Corporate citizenship professionals are becoming increasingly adept at tying CSR programs to overall business strategy, creating programs that make the most of their employees’ unique skills and their companies’ products and services, and tackling the problems that are most relevant to their stakeholders and operating contexts. In this way, they are addressing environmental, social, and governance issues while contributing to important business goals. To ensure that they are efficiently investing their time, skills, and financial resources, effective CSR professionals are relying on careful measurement and evaluation tactics.
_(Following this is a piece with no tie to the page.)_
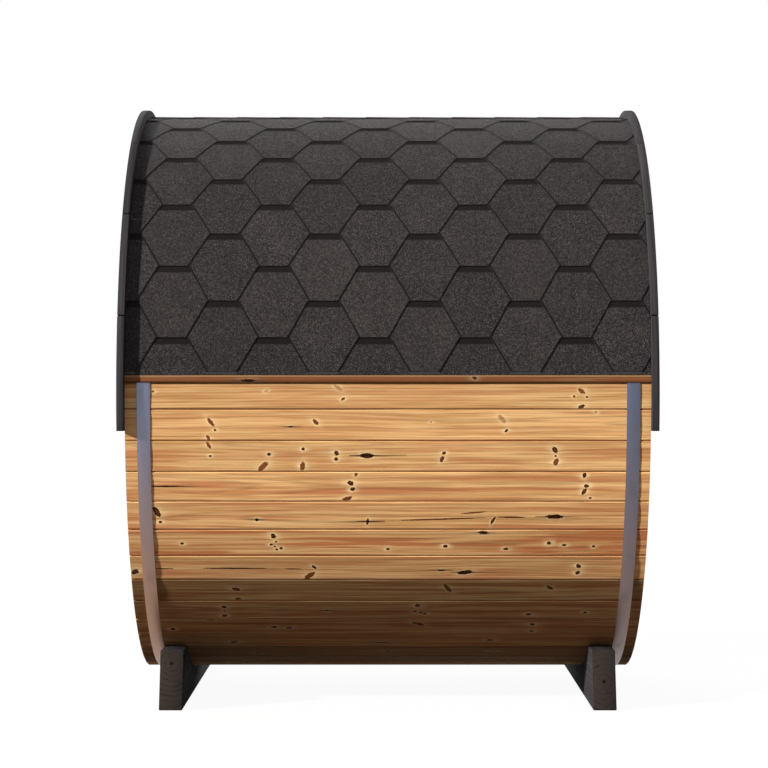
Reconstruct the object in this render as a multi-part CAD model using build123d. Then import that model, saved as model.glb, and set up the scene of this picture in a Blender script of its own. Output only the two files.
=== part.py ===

Measurement and evaluation provides a systematic method to identify, collect, and analyze the pertinent data that are applicable for performance improvement. Companies that make use of it as part of their formal corporate citizenship efforts not only better their programs, but also achieve better long-term financial performance. According to a 2014 study, firms that created formal corporate citizenship programs that included targets, measures, and consequences financially outperformed companies that did not over the long term.[i]
These CSR and business benefits are driving CSR professionals to measure, but are they measuring the right things? The Boston College Center for Corporate Citizenship’s soon to be released 2015 Community Involvement Study finds that 87 percent of companies surveyed measure their volunteer programs at some level, but only 23 percent measure the social impact of these programs (see below). Social impact measurements offer companies the data to support long-term investments, and those that measure this factor now may be gaining a competitive advantage.
The Study finds similar data for corporate giving programs, with 80 percent using some form of measurement for their investments, but only 13 percent of companies measuring the social impact of their corporate giving programs. As these findings illustrate, the vast majority of companies measure their programs, but a much smaller percentage assess the value their citizenship efforts deliver to the community.
Two Center members—Allstate Insurance Company and Booz Allen Hamilton—serve as compelling examples of how measuring corporate citizenship can help companies achieve business and social value. The Center’s November webinar, titled Impact and Measurement: How to Measure Progress, featured representatives from both companies who shared insights, best practices, and lessons learned from evaluating their programs—and demonstrated how using data improved their efforts.
- Allstate determines the success of their citizenship programs though a measurement framework and leverages this framework to understand which corporate citizenship efforts their internal and external stakeholders regard as important, such as teen safe driving and domestic violence. For example, Allstate’s partnership with the National Safety Council has helped reduce teen traffic fatalities by 50 percent.
- Booz Allen Hamilton measures the impact of their environmental sustainability programs, which focus on company-led sustainability initiatives, community partnerships, and client work. For instance, Booz Allen Hamilton reduced their environmental impact by 304 tons of wood per year by purchasing 30-percent recycled rather than non-recycled paper and decreased their electrical consumption by 585,000 kilowatts in their office buildings.
[i] Eccles, R.G., Ioannou, I., & Serafeim, G. (2014). The Impact of Corporate Sustainability on Organizational Processes and Performance. Management Science: 60 (11), 2835-2857.